Alaskans will not tolerate an income tax. Living in Alaska is expensive enough already and fewer Alaskans are working, which means an income tax would impact middle class Alaskans the most.
In addition, giving all Alaskans a Permanent Fund dividend with one hand, and taxing them with the other, is certain political death for anyone who attempts it.
The Democrats running the Alaska House will push for an income tax, because they’re pushing for higher spending and they’ll need to come up with the money somewhere. Many of their constituents won’t have to pay the tax. They envision Alaska’s future as one big income transfer program, where some are taxed to support spending and dividends for others. In other words, it’s government Democrat style.
The governor is on record supporting an income tax, and his poll numbers have fallen through the floor. The income tax will likely cost him his re-election.
Alaskans want stability in their economy. With a recession well under way in Alaska, an additional 7,500 jobs will be shed this year. Alaskans don’t want the public sector to become a larger share of the economy as private sector jobs dissolve. A State employee workforce of 18,000 means there is already one state worker for every 50 Alaskans, which is not a sustainable model. And the boom and bust of oil prices, coupled with the roller coaster of oil tax changes the state has bumbled through, has not helped.
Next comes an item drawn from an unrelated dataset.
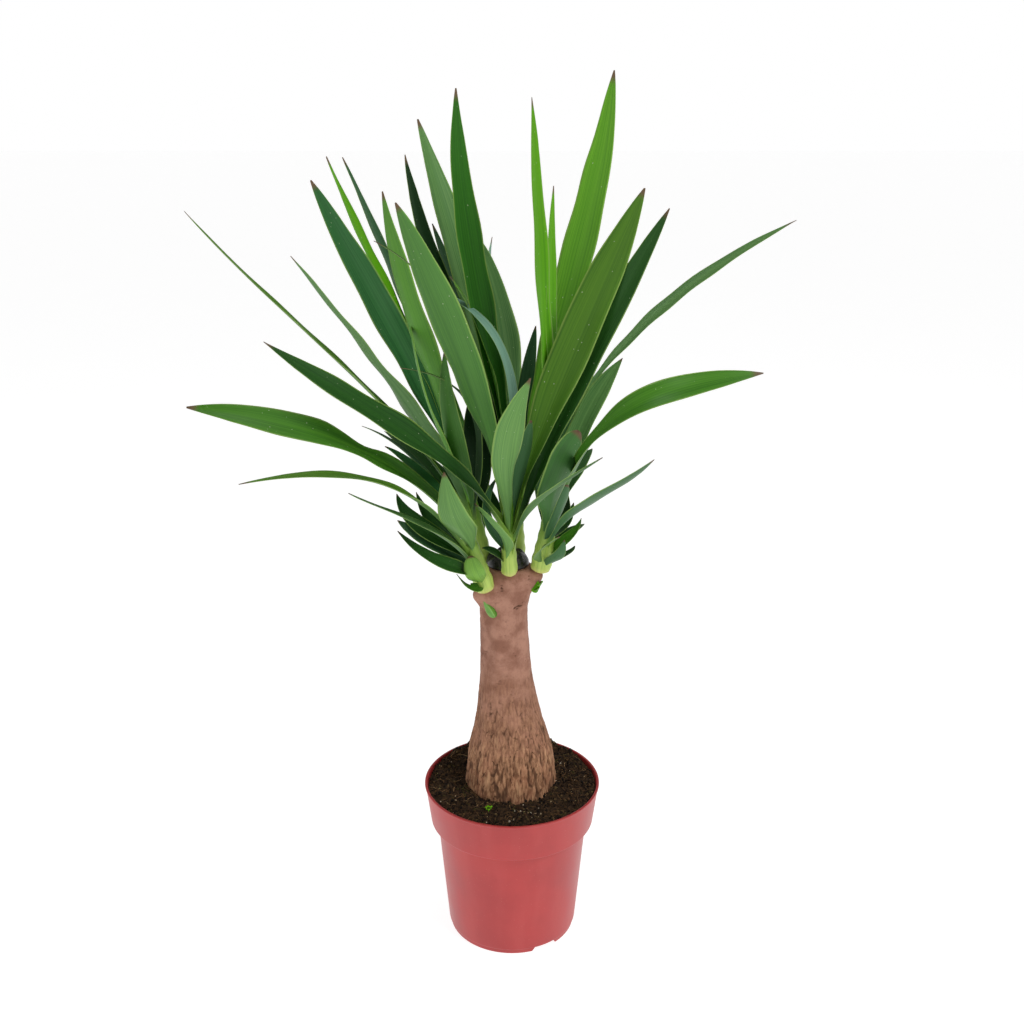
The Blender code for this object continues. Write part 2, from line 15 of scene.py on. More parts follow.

Imposing an income tax while the economy is in a free-fall is a prescription for accelerating job losses — an economic disaster. It would deepen and lengthen the already sharp downturn of the past 24 months.
By contrast, SB 26 would stabilize the economy by injecting fresh money. It would buy us time to continue to manage state spending downward, as most Alaskans know that we must do.
SB 26 deserves consideration. The bill will reach the Senate floor on Wednesday, March 15 at 11 am. We predict there will not be much chest-beating from Republicans, although SB 26 does have its detractors.
This is serious legislation. Thoughtful members of the Senate will likely prevail when it comes time for them to hit the red or green buttons — that is, when they are called upon to make serious, grown-up decisions.